Thanks for recognizing that. They are, on some level, political films, but when I’m making them, I consider them human films. “Election,” for example, is ostensibly a political metaphor of high school for what happens in the larger world. It was that metaphor for the novelist. But for Jim Taylor, my co-writer and me, it was a human story. I have to direct the Human Comedy. I can’t direct the politics of it.
Will the “Election” sequel be close to the novel?
It won’t be. Tom Perrotta, the novelist, wrote a really fine novel (“Tracy Flick Can’t Win”) that whetted everyone’s appetite for it, but it takes place again in a high school and I just can’t make another high school movie. I’m done with that. So Jim Taylor and I have altered the concept of it.
Now that democracy has become…
…a hobby?
How does what is going on in the States affect the new film?
TBD, to be determined.

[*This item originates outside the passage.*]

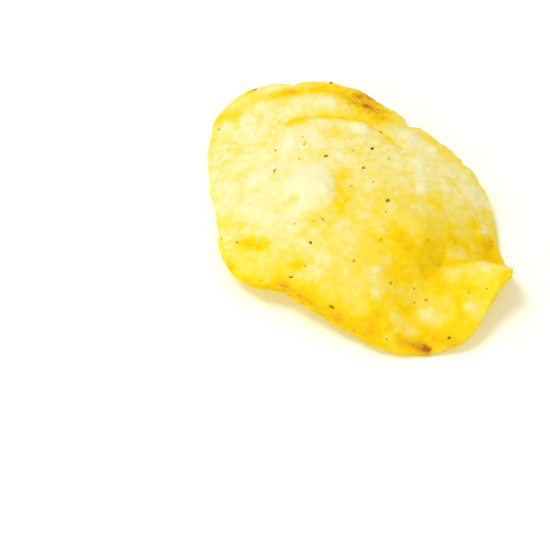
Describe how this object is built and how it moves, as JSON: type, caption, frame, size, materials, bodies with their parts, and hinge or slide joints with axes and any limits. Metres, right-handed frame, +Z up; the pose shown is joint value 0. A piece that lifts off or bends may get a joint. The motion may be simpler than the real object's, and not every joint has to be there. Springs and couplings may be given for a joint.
{
  "type": "potato crisp",
  "caption": "Single fried potato crisp, a thin blistered slice bent into a low dome with one corner curled up, dotted with specks of seasoning.",
  "frame": {"origin": "centre of the bounding box's bottom, on the surface that the crisp lies on", "axes": "+Z up, +Y from the front foot towards the raised back rim, +X towards the curled corner on the right"},
  "size_m": [0.054, 0.0606, 0.0111],
  "materials": {
    "fried_potato": "satin"
  },
  "bodies": {
    "root": {"crisp": "fried_potato"}
  },
  "joints": []
}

In general, I would say Jim and I, as writers, are not so interested in doing things ripped from the headlines, because by the time your film is ready things will have changed. But that’s not the reason why. We’re just not interested in that. We’re interested in comedy. But if you have a career in the arts, and you’re open, the winds of culture and the winds of politics are blowing through you at the time that you’re working. So it shows up.
Something’s gonna get caught in the branches.
Yeah, absolutely. I think it’s even more beautiful if those winds get caught in the branches, as you say, in ways unconscious to you. So you’re just focused on the story and the characters and the jokes and the music, and then later you look at it and go: wow, what was going on?
But politics and being human seem to be inextricably linked.
With “Citizen Ruth,” our first film in 1996, we weren’t interested in making a political statement, but in how people’s individual psychodramas play out in a public arena, and that’s how I have to direct and write. But then if you place it in a public arena, automatically, you’re making kind of a political film.
I wanted to ask you about the film writer and teacher Jeanine Basinger, who I believe you’re making a documentary about.
I was not her student, but I’m friends with some alumni of hers. We go up to her home in South Dakota and spend three or four days talking film and watching films with her. She has one of the finest minds I’ve ever been privileged to see. If she had applied herself to any other discipline, she also would have excelled. It’s just lucky for us, she chose film.
And the documentary?
We are working on it, you bet. It’ll be ready hopefully in about a year. We’re fashioning it though as a New York Times op doc, those short half-hour documentaries. I think more people would see it. We’re going to start there, presenting her to the world, so that she is not lost to the ages, and then we’ll see from there if it expands into a feature.
This interview has been edited and condensed for clarity.